-- START OF Dataset records --

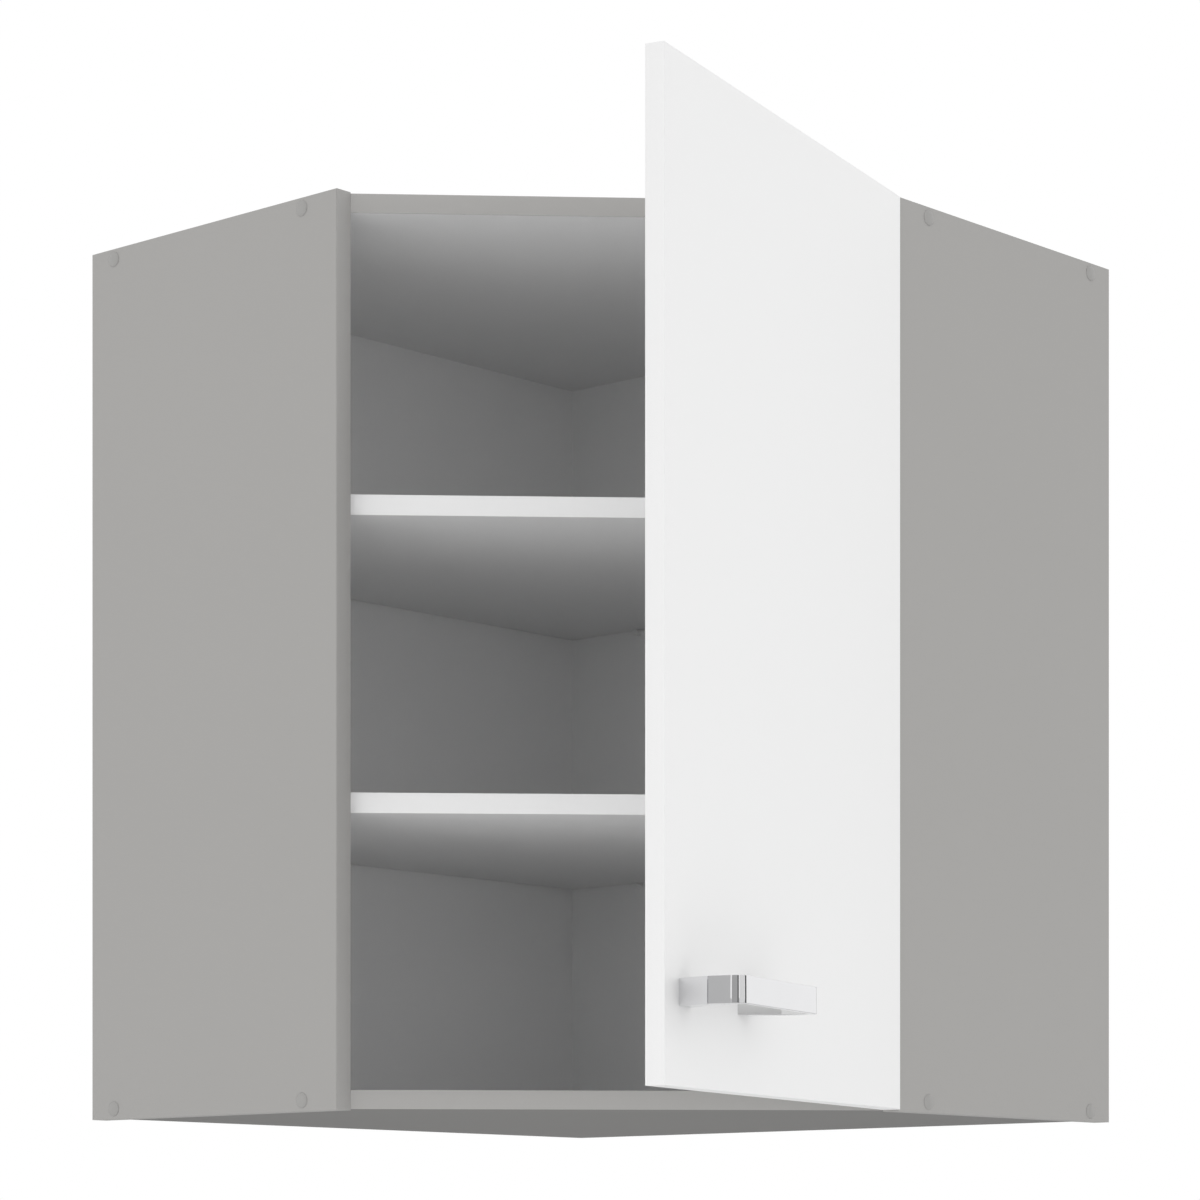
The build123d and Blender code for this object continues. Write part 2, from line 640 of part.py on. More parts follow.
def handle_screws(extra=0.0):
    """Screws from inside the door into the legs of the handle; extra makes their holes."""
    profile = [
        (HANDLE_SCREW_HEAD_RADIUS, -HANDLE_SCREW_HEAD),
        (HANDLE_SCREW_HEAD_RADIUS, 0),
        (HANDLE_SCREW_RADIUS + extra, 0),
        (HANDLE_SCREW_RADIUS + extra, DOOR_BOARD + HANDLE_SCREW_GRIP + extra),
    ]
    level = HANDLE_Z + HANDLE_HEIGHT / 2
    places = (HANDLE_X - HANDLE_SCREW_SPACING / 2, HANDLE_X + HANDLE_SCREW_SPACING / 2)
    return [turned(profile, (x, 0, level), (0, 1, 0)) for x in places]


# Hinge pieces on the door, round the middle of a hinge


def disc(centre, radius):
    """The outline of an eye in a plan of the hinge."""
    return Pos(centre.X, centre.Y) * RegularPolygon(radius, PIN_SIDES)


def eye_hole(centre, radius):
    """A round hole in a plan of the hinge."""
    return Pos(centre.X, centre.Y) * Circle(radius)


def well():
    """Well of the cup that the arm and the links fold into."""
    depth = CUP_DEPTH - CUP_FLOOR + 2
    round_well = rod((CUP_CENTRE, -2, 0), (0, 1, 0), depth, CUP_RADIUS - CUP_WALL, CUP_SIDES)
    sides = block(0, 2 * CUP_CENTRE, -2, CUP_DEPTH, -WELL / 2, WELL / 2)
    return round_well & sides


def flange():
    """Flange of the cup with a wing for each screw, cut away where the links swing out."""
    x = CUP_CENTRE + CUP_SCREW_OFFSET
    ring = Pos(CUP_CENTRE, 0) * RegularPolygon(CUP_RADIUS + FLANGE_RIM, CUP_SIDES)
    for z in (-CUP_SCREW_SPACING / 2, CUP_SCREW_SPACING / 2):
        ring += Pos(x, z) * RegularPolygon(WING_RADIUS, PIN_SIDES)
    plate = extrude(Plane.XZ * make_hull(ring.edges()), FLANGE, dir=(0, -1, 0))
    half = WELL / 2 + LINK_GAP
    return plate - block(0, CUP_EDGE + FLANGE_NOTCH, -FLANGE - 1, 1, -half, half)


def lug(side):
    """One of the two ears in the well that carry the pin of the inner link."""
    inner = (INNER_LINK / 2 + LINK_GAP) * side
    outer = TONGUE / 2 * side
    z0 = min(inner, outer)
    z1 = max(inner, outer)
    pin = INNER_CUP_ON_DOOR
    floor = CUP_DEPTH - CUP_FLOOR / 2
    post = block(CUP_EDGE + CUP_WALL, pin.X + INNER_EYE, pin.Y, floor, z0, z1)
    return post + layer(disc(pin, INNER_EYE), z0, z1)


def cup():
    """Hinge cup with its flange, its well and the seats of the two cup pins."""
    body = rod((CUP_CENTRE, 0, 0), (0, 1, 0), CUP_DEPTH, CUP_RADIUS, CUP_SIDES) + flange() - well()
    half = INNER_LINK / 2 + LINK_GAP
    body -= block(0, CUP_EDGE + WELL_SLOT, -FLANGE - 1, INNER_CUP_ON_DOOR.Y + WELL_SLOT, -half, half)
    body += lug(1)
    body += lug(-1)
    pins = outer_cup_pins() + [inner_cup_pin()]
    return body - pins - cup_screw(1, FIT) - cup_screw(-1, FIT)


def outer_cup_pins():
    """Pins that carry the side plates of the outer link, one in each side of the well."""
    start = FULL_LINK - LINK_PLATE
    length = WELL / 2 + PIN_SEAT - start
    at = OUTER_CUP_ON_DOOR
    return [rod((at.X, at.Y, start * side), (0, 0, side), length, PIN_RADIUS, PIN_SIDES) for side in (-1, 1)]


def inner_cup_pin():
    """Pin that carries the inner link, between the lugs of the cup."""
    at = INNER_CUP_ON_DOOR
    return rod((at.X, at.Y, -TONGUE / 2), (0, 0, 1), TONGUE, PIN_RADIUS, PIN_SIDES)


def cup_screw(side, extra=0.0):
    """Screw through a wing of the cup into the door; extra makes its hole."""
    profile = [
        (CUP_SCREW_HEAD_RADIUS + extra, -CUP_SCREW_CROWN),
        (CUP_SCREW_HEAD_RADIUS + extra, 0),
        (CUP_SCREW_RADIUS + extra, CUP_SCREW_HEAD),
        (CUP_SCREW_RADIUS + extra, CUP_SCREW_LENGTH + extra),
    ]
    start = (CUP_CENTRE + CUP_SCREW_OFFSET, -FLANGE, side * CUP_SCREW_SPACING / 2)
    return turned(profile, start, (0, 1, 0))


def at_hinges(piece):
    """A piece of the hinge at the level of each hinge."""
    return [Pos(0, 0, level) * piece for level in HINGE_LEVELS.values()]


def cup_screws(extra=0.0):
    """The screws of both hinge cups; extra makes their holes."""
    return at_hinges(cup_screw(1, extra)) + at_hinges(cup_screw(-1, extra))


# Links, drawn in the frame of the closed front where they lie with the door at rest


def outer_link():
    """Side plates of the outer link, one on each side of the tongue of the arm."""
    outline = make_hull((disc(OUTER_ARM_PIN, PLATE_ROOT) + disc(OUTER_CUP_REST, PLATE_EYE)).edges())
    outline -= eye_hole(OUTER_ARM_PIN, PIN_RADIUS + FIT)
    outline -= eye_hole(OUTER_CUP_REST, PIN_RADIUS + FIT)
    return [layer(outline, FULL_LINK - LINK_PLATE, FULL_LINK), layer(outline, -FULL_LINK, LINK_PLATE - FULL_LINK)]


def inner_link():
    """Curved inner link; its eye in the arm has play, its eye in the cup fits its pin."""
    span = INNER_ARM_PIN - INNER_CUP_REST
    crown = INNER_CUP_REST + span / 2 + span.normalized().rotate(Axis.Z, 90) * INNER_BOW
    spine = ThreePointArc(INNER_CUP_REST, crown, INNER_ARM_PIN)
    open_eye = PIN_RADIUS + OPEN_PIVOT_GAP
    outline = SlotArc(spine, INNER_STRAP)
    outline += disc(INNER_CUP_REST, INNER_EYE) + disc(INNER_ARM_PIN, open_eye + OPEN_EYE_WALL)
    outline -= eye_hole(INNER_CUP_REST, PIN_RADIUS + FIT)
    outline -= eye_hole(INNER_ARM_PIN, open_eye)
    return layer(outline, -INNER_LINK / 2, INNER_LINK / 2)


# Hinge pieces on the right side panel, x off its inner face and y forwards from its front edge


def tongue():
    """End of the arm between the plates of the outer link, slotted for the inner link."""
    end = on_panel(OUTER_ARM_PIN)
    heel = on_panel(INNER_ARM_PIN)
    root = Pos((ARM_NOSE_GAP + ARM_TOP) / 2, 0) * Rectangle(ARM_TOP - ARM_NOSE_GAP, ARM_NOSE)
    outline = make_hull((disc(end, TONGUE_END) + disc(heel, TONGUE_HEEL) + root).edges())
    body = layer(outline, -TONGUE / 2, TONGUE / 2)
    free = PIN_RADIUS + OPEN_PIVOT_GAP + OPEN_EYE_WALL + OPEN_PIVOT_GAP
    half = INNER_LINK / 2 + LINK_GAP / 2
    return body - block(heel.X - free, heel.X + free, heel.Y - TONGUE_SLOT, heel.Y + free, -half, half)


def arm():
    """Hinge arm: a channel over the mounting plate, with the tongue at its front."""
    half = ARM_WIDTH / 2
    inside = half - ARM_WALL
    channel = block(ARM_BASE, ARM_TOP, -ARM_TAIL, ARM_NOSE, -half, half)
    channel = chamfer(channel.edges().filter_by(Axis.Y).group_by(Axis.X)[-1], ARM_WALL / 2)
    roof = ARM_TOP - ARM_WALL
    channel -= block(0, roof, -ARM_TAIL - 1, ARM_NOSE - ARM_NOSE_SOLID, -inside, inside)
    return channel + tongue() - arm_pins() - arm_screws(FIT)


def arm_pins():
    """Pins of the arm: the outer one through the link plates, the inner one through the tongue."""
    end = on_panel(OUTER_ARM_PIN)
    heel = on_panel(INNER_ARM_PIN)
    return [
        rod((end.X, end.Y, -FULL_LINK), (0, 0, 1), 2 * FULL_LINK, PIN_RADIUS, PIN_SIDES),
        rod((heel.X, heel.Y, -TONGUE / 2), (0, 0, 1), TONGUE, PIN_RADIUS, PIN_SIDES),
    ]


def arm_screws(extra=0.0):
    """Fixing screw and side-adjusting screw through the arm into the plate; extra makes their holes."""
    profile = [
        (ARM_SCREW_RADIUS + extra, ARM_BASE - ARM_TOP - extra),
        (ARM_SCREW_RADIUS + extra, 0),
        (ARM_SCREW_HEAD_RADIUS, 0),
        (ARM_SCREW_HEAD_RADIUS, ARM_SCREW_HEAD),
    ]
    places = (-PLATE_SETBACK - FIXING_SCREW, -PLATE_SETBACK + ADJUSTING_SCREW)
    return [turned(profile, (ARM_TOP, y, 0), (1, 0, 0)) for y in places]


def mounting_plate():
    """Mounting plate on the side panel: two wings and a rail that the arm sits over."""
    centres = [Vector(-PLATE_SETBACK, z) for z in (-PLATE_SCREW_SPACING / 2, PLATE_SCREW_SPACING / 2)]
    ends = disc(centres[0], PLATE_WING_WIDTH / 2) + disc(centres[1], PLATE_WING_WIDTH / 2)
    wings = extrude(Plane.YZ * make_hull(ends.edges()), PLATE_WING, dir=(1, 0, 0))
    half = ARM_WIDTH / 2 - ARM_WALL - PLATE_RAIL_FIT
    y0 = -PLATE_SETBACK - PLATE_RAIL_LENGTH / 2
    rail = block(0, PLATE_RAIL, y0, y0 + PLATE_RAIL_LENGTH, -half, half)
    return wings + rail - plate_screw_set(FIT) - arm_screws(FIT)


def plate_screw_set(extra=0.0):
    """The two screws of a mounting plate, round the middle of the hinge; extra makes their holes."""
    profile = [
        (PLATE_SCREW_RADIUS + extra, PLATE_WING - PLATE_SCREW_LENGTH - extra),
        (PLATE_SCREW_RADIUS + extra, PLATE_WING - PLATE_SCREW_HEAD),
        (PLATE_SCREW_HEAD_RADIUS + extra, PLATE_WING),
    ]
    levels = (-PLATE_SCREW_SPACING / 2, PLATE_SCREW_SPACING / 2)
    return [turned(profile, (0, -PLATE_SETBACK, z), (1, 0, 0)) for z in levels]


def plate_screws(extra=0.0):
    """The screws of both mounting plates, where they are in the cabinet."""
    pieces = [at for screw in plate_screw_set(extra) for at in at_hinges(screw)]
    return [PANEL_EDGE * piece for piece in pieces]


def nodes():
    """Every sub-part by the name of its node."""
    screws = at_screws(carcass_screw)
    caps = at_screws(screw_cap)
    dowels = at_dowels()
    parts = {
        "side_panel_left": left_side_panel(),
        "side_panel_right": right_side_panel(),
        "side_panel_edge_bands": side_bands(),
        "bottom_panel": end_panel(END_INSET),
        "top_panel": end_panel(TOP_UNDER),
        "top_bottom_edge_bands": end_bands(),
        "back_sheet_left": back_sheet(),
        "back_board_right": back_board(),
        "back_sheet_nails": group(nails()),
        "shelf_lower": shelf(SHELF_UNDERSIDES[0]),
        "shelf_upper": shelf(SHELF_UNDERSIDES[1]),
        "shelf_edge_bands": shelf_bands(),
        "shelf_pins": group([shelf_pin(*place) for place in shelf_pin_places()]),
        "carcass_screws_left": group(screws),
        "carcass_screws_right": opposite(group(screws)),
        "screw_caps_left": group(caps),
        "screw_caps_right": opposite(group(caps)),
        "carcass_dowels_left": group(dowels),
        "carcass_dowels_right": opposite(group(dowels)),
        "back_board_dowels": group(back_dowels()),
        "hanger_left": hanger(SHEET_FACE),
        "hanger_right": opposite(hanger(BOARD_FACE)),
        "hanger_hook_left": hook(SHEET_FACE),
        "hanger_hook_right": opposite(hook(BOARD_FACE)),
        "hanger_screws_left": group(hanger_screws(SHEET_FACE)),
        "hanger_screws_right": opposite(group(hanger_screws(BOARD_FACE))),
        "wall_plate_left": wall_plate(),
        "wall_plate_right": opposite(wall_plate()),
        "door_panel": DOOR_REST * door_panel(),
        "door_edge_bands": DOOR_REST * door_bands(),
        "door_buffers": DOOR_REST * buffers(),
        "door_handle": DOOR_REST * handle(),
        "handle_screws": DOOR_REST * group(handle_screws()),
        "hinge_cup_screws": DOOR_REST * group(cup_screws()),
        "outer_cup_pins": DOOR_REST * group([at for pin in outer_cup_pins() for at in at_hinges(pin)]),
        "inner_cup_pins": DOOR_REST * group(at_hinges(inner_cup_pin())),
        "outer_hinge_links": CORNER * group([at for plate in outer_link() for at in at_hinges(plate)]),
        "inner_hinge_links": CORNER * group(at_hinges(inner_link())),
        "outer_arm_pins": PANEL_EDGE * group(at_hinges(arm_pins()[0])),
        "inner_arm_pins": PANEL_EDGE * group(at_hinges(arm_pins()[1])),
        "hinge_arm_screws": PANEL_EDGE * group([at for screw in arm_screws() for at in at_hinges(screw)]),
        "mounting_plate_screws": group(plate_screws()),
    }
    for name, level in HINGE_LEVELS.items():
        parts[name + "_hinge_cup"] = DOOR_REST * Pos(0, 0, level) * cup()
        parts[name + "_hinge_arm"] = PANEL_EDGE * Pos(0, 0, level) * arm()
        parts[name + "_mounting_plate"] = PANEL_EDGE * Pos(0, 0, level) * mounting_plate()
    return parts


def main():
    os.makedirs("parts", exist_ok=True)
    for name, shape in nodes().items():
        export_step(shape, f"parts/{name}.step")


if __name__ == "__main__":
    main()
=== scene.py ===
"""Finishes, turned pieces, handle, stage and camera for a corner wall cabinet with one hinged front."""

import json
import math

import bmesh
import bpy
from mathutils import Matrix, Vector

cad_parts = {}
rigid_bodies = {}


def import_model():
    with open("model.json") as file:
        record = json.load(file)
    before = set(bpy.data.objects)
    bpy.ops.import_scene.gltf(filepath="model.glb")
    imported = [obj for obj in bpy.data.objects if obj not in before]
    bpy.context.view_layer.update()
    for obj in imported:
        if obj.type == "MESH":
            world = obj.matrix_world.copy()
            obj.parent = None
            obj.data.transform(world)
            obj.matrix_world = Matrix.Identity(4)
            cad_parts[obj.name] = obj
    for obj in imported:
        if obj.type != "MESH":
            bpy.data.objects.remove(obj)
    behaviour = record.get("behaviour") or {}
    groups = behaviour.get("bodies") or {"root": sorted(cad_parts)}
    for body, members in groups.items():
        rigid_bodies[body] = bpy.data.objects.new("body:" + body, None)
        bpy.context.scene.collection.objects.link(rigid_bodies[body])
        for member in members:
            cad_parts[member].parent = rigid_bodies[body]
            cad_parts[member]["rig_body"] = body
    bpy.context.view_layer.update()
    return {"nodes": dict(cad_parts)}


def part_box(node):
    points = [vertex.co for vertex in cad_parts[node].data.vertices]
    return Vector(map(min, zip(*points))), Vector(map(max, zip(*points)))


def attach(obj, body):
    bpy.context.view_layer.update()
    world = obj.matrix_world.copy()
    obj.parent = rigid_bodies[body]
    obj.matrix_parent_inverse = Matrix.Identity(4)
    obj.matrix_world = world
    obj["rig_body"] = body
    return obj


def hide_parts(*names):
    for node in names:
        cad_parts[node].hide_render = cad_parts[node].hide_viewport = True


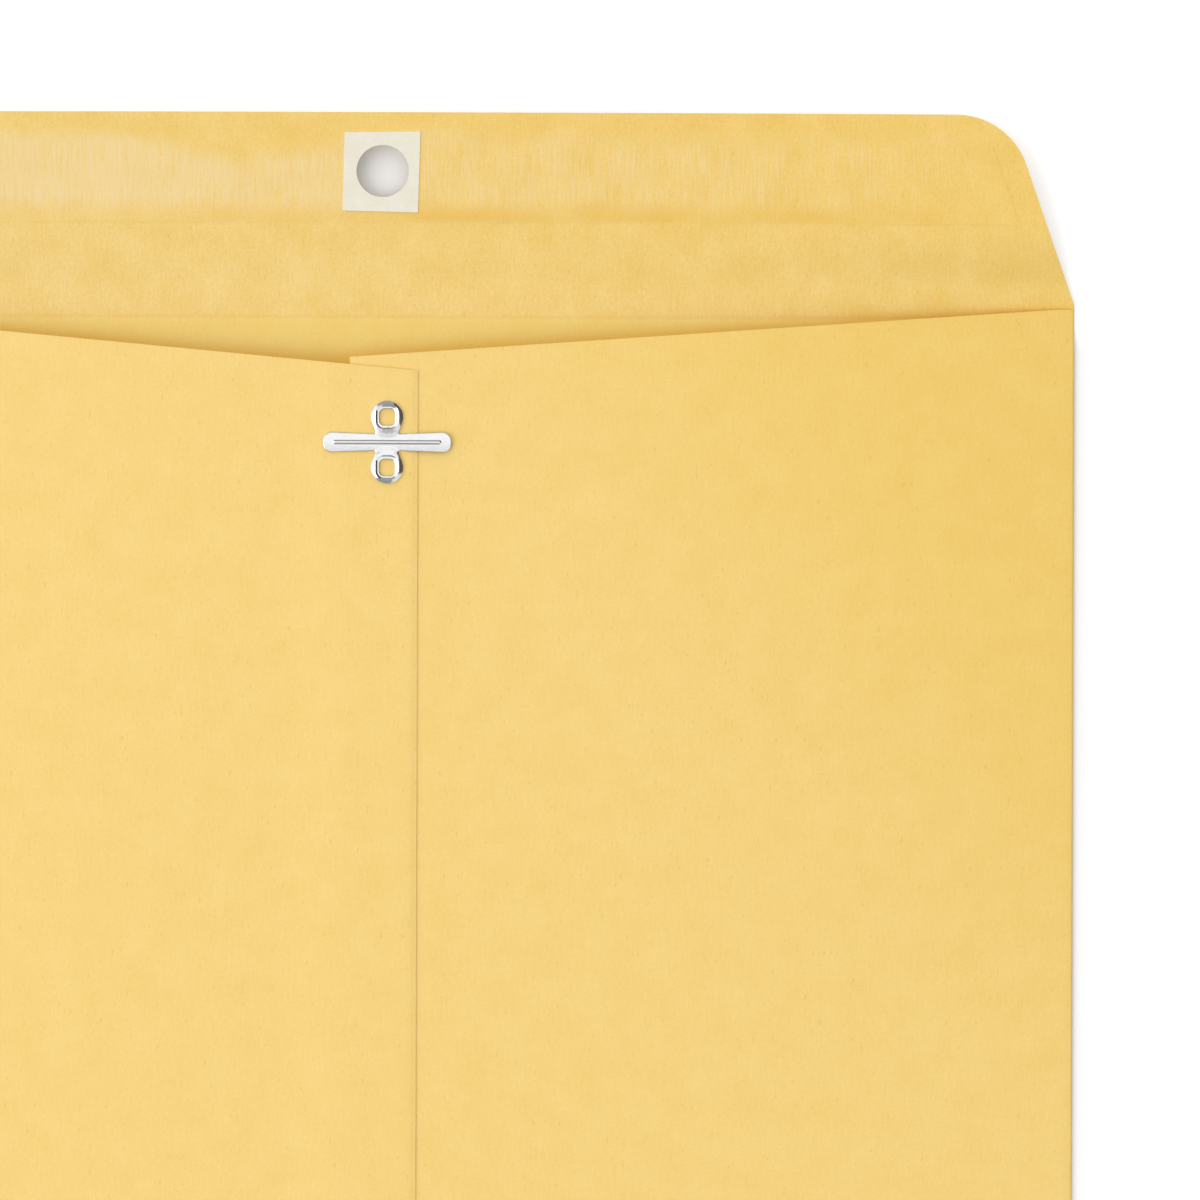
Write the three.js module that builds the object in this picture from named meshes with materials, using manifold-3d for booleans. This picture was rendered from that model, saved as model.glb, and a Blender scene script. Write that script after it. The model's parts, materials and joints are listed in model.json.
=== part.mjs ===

-- END OF Dataset records --

- The task
Output the lines of the records above exactly as they appear, from the line containing "level) * mounting_plate()" through the line containing "record = json.load(file)".

- Reply to the exercise
        parts[name + "_mounting_plate"] = PANEL_EDGE * Pos(0, 0, level) * mounting_plate()
    return parts


def main():
    os.makedirs("parts", exist_ok=True)
    for name, shape in nodes().items():
        export_step(shape, f"parts/{name}.step")


if __name__ == "__main__":
    main()
=== scene.py ===
"""Finishes, turned pieces, handle, stage and camera for a corner wall cabinet with one hinged front."""

import json
import math

import bmesh
import bpy
from mathutils import Matrix, Vector

cad_parts = {}
rigid_bodies = {}


def import_model():
    with open("model.json") as file:
        record = json.load(file)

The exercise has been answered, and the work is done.